Okay, so this case definitely tries to link the ROCm bitcode via `-mlink-builtin-bitcode` and this patch changes that. I would personally say that this shouldn't be the default behavior because the ROCm device libs are very language specific things and we shouldn't be encoding that into plain LLVM-IR. If someone does `-nogpulib` I don't think it's our responsibility to fix things up for them. People can always do `-Xclang -mlink-builtin-bitcode -Xclang /opt/rocm/amdgcn/bitcode/ockl.bc` even if it is extremely painful.

If there's an existing use-case that this breaks, I can revert it. Long term however it would be nice if the ROCm device libraries could be pulled into a more friendly library format. Then you could just pass it to `ld.lld` and everything's fine.

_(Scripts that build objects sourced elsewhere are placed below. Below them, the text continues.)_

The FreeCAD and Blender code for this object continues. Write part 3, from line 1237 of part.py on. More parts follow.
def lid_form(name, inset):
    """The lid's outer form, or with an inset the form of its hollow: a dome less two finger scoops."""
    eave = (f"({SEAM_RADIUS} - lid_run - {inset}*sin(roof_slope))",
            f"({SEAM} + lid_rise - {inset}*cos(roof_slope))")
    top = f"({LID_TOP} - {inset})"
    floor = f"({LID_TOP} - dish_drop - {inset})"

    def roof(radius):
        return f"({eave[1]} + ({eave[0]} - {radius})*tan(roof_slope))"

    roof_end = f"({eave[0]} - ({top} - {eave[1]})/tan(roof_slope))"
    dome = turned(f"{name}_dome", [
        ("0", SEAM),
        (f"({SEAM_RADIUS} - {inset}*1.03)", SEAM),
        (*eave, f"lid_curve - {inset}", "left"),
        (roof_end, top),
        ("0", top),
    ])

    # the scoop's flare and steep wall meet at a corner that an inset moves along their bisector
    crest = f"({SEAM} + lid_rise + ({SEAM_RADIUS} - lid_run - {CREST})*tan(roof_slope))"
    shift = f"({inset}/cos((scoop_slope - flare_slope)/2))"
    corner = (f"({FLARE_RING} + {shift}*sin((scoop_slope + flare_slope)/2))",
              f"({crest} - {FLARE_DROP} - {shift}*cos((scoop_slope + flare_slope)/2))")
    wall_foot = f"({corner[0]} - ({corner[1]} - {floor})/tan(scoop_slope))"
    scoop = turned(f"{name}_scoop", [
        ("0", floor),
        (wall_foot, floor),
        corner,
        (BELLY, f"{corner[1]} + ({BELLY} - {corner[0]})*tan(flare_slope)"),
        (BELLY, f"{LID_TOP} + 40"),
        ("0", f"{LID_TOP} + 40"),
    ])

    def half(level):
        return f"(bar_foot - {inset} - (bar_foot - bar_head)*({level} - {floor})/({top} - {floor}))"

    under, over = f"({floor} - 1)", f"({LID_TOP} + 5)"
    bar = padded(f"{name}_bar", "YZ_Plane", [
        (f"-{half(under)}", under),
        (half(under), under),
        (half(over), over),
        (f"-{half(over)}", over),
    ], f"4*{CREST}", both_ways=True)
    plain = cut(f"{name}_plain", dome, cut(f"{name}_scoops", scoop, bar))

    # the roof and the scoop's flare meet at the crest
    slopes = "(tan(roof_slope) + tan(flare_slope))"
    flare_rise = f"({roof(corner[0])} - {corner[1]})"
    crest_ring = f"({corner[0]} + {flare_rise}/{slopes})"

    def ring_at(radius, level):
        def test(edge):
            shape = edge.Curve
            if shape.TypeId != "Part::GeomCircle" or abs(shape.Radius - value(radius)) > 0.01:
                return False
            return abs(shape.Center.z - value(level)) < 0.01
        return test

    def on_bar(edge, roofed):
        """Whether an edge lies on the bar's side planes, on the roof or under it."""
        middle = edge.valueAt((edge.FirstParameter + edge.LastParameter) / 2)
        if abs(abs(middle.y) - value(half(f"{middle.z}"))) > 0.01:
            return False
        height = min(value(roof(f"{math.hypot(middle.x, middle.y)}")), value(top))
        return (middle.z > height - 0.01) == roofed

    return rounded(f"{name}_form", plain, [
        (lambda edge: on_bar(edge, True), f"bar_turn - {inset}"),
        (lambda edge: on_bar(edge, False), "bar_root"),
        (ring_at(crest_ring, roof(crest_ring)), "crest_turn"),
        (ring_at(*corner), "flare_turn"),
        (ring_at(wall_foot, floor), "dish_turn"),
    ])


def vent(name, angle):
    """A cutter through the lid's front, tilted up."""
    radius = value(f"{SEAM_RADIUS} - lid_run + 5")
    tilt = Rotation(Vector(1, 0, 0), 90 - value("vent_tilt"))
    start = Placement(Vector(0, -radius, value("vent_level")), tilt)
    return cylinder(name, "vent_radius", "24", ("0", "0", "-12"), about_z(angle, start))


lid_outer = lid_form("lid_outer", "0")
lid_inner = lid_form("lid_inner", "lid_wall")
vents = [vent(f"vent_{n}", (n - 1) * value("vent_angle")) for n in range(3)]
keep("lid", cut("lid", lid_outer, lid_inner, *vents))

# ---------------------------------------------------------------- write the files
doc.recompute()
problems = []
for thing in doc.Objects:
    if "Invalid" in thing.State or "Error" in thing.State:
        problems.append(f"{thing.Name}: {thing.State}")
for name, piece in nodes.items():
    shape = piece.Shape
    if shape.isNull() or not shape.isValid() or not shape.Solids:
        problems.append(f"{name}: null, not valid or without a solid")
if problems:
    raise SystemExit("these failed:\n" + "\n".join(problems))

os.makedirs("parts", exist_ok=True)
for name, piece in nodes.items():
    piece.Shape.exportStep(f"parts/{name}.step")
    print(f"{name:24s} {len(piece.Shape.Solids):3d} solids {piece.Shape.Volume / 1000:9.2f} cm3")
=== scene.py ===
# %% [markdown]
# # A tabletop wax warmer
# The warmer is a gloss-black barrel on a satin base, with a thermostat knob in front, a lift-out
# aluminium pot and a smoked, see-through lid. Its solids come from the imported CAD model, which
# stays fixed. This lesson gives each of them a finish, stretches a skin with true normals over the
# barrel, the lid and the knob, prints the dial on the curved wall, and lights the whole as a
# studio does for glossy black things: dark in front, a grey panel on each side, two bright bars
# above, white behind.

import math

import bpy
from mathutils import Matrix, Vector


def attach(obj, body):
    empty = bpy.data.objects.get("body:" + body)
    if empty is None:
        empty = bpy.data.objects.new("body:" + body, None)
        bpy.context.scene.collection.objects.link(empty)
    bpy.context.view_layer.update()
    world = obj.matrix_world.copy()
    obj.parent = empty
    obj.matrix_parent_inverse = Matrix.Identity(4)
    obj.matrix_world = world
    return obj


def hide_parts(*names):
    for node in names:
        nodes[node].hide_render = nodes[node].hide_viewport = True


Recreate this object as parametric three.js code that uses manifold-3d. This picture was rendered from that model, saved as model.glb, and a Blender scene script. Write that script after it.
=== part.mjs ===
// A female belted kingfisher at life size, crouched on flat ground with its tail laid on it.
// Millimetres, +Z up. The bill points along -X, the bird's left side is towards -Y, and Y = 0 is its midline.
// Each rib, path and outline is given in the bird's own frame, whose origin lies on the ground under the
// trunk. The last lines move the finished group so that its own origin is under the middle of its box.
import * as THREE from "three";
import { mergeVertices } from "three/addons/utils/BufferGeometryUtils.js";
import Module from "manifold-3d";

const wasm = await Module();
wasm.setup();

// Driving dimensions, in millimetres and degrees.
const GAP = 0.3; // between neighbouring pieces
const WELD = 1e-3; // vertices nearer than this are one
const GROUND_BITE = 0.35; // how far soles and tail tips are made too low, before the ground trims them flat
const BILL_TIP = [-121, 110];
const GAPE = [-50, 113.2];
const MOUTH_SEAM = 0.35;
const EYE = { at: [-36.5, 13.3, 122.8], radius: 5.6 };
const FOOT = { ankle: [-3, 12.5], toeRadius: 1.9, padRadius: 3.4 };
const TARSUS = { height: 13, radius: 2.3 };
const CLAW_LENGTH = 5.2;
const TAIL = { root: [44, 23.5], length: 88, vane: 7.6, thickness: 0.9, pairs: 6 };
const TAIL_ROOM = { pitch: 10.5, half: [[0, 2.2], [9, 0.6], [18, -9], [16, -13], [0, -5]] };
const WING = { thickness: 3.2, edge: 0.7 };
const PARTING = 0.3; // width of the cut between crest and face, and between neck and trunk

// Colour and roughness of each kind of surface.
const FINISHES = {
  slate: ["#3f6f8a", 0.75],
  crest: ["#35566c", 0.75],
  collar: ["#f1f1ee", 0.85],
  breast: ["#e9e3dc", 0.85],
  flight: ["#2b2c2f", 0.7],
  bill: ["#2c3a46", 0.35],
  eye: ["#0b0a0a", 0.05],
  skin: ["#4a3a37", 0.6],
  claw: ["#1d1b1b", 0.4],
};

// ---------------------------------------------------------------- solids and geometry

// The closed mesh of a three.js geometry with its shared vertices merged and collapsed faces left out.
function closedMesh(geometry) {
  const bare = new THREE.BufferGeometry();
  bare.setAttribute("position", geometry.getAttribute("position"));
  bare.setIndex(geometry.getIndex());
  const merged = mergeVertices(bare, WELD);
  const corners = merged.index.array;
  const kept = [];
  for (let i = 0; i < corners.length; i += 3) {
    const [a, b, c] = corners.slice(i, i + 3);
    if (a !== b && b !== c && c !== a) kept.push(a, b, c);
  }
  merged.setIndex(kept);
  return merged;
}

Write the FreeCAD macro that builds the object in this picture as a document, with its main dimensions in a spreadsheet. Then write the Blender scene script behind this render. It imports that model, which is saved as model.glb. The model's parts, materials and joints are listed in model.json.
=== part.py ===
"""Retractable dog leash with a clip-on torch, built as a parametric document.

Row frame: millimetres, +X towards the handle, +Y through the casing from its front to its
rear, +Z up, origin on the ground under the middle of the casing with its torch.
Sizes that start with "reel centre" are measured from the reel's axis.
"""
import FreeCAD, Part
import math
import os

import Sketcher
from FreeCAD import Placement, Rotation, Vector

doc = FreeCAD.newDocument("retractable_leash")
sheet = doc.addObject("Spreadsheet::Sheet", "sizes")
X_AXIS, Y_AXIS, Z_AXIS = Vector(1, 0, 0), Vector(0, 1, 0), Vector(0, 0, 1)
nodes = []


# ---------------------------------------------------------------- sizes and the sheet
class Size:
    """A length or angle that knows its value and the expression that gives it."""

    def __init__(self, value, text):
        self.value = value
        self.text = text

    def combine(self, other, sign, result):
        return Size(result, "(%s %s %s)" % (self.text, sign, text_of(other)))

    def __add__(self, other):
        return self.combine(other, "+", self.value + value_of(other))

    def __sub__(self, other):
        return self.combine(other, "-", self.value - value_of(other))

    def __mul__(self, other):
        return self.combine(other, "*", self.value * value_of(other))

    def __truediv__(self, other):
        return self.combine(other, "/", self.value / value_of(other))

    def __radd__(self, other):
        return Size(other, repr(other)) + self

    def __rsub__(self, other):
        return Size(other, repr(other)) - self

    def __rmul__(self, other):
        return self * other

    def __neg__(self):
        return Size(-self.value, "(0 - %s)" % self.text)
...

Generally my understanding is that the ROCm DL's should be fixed up by the language front-end, so if anything makes it to the IR level the user did something non-standard, and I don't think that's our fault considering they can still do it manually if needed.

> In the future, it would also be somewhat helpful, if possible, to advertise what amounts to flipping a long-established default, even when said default is dubious.

I need to determine the optimal graph of AMD engineers to include in the reviewers list of patches like these.

https://github.com/llvm/llvm-project/pull/99687